Required work
Please quote exactly the lines below from the line containing "it lies on." to the line containing "for node in", both lines included, and nothing else.

Material
-------------------------

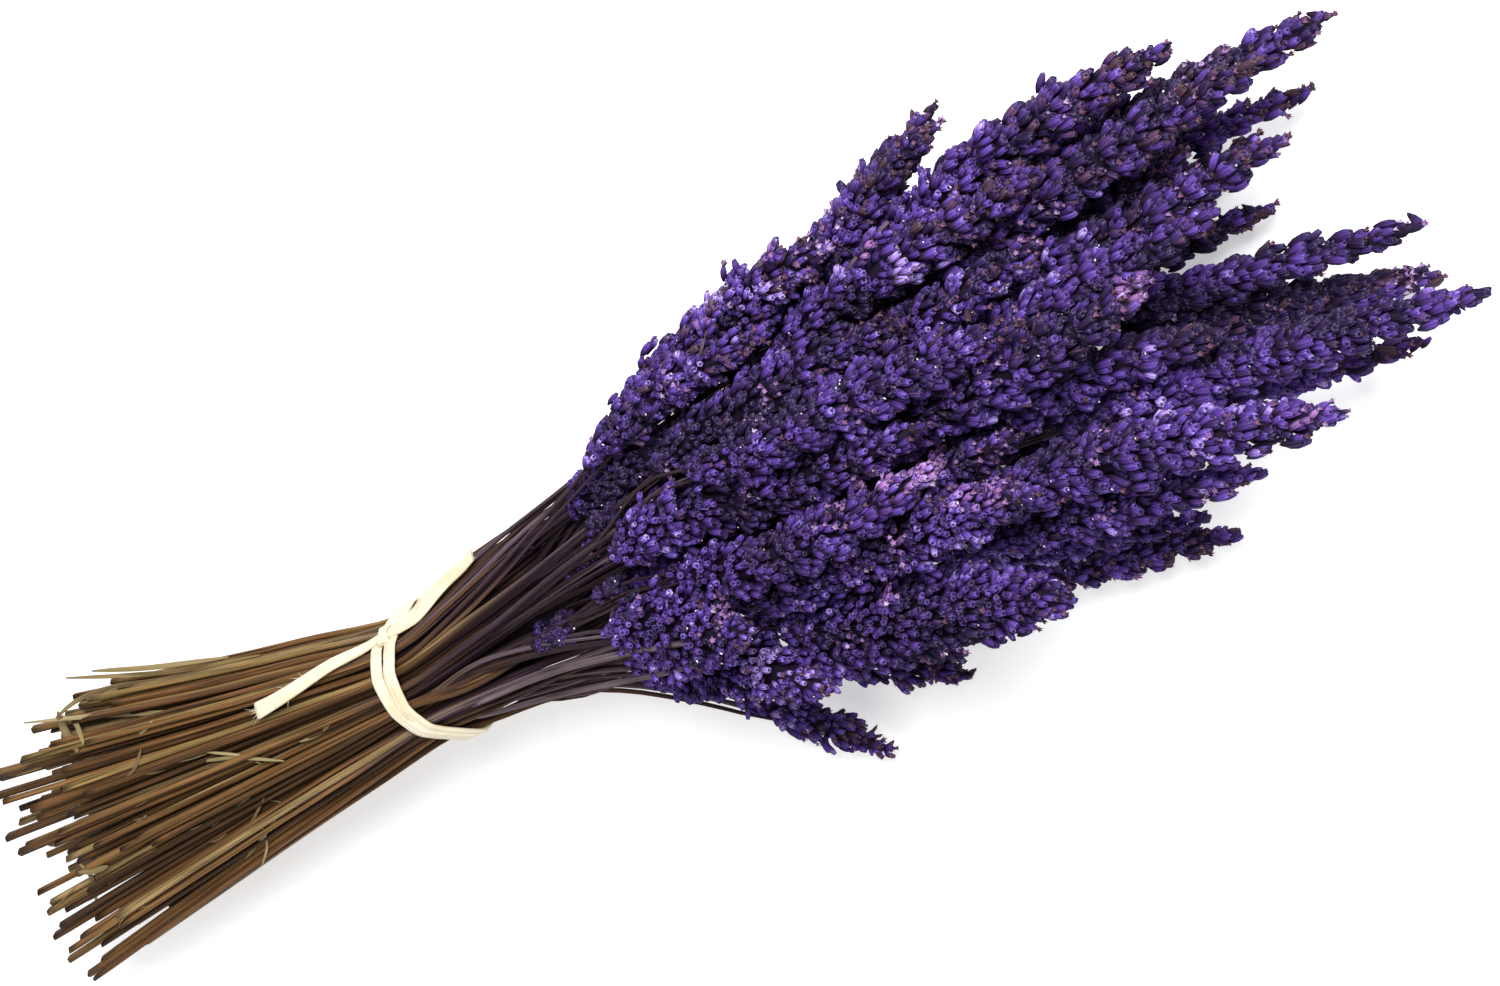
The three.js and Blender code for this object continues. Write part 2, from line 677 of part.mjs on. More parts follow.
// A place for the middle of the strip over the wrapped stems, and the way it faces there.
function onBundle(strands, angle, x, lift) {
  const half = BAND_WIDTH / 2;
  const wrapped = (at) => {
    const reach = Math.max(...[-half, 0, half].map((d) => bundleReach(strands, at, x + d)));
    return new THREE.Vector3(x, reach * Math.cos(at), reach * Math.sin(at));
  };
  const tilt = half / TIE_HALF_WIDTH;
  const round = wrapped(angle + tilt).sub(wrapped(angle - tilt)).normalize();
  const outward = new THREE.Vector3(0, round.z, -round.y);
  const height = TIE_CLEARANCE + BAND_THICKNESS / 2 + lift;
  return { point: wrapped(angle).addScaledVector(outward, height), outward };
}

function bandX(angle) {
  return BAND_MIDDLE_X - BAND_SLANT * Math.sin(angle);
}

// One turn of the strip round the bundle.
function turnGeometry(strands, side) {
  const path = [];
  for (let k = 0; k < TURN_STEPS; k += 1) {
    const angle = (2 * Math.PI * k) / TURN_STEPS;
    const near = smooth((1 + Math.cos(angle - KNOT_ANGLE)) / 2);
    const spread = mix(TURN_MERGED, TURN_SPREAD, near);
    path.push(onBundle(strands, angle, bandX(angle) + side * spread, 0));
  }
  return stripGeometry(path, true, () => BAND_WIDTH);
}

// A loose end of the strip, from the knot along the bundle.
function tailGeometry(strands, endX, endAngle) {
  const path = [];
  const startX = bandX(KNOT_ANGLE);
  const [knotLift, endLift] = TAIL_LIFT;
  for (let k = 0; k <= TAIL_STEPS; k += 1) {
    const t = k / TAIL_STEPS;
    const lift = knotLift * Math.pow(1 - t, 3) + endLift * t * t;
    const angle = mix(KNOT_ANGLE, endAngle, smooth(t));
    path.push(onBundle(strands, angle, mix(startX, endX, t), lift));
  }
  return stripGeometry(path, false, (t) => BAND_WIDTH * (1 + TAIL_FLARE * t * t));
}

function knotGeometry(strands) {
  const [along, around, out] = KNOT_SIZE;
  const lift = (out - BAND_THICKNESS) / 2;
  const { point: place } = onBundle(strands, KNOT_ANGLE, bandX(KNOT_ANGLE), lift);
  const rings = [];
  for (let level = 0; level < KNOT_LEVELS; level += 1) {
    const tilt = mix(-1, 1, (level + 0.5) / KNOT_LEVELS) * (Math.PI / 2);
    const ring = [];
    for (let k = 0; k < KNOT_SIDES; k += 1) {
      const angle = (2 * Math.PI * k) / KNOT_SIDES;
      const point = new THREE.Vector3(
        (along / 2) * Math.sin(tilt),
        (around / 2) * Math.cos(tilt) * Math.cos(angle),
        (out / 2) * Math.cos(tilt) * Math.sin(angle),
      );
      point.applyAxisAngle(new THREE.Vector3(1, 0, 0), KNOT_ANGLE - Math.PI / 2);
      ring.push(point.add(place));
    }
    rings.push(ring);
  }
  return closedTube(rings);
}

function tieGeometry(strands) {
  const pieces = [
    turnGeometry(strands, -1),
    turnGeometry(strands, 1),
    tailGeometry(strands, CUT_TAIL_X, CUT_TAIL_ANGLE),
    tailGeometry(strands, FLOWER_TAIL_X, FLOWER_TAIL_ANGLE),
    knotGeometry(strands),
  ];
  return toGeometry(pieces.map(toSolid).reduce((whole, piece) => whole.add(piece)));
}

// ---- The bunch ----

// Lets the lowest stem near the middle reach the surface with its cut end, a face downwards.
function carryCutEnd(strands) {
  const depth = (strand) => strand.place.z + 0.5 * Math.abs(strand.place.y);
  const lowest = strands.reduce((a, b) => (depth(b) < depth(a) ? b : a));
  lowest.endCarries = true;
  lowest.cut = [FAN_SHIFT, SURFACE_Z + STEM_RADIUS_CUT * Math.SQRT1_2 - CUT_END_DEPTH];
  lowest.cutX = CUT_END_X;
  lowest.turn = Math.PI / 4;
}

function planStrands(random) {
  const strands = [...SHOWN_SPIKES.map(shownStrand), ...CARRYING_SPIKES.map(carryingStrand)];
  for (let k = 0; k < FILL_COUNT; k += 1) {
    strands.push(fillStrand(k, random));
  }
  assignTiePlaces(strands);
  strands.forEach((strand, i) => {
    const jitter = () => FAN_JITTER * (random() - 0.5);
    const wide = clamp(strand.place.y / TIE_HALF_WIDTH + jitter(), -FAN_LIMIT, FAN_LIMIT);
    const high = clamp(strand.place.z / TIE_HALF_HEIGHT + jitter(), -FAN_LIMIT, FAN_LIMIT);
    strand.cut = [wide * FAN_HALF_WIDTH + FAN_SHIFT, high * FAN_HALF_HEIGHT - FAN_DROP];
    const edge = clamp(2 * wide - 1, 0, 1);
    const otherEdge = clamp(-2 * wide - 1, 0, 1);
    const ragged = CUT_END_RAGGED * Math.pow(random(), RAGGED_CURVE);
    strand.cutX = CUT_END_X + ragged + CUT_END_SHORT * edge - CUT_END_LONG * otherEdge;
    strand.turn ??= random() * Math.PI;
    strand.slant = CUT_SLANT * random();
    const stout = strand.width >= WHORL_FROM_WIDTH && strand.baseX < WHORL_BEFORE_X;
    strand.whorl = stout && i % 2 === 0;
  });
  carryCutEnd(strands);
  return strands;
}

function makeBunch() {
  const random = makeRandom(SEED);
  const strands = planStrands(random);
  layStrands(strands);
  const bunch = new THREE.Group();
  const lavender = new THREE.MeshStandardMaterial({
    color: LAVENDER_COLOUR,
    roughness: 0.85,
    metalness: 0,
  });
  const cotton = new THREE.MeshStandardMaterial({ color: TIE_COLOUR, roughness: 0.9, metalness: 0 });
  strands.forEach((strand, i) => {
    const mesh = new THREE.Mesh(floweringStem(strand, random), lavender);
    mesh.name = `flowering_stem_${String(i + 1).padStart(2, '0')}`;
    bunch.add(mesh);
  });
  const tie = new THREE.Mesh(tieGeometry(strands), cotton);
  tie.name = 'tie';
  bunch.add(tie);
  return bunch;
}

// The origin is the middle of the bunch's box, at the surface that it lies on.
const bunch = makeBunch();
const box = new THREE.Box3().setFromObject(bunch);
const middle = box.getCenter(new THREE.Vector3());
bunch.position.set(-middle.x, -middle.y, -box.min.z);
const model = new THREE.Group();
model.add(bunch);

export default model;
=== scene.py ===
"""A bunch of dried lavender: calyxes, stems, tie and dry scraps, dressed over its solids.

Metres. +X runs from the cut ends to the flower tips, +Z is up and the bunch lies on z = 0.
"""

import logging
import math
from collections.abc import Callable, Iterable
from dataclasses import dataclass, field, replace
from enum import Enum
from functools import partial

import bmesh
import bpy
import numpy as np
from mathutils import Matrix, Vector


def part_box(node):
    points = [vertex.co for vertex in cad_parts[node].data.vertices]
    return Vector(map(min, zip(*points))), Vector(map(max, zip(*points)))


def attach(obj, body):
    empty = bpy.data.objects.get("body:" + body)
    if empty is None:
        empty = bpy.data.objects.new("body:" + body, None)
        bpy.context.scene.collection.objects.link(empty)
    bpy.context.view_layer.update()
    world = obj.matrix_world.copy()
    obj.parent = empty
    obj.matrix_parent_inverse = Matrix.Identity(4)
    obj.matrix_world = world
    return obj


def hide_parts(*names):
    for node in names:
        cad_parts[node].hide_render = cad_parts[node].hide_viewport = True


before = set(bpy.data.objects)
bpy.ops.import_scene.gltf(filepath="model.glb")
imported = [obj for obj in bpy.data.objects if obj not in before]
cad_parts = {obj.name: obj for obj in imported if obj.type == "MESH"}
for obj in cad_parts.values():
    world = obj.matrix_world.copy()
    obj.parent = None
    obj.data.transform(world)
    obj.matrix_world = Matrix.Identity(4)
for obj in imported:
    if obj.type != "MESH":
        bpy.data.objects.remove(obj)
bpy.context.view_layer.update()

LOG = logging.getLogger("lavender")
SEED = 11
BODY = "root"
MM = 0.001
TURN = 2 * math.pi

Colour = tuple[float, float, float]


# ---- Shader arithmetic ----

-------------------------

Full response
// The origin is the middle of the bunch's box, at the surface that it lies on.
const bunch = makeBunch();
const box = new THREE.Box3().setFromObject(bunch);
const middle = box.getCenter(new THREE.Vector3());
bunch.position.set(-middle.x, -middle.y, -box.min.z);
const model = new THREE.Group();
model.add(bunch);

export default model;
=== scene.py ===
"""A bunch of dried lavender: calyxes, stems, tie and dry scraps, dressed over its solids.

Metres. +X runs from the cut ends to the flower tips, +Z is up and the bunch lies on z = 0.
"""

import logging
import math
from collections.abc import Callable, Iterable
from dataclasses import dataclass, field, replace
from enum import Enum
from functools import partial

import bmesh
import bpy
import numpy as np
from mathutils import Matrix, Vector


def part_box(node):
    points = [vertex.co for vertex in cad_parts[node].data.vertices]
    return Vector(map(min, zip(*points))), Vector(map(max, zip(*points)))


def attach(obj, body):
    empty = bpy.data.objects.get("body:" + body)
    if empty is None:
        empty = bpy.data.objects.new("body:" + body, None)
        bpy.context.scene.collection.objects.link(empty)
    bpy.context.view_layer.update()
    world = obj.matrix_world.copy()
    obj.parent = empty
    obj.matrix_parent_inverse = Matrix.Identity(4)
    obj.matrix_world = world
    return obj


def hide_parts(*names):
    for node in names:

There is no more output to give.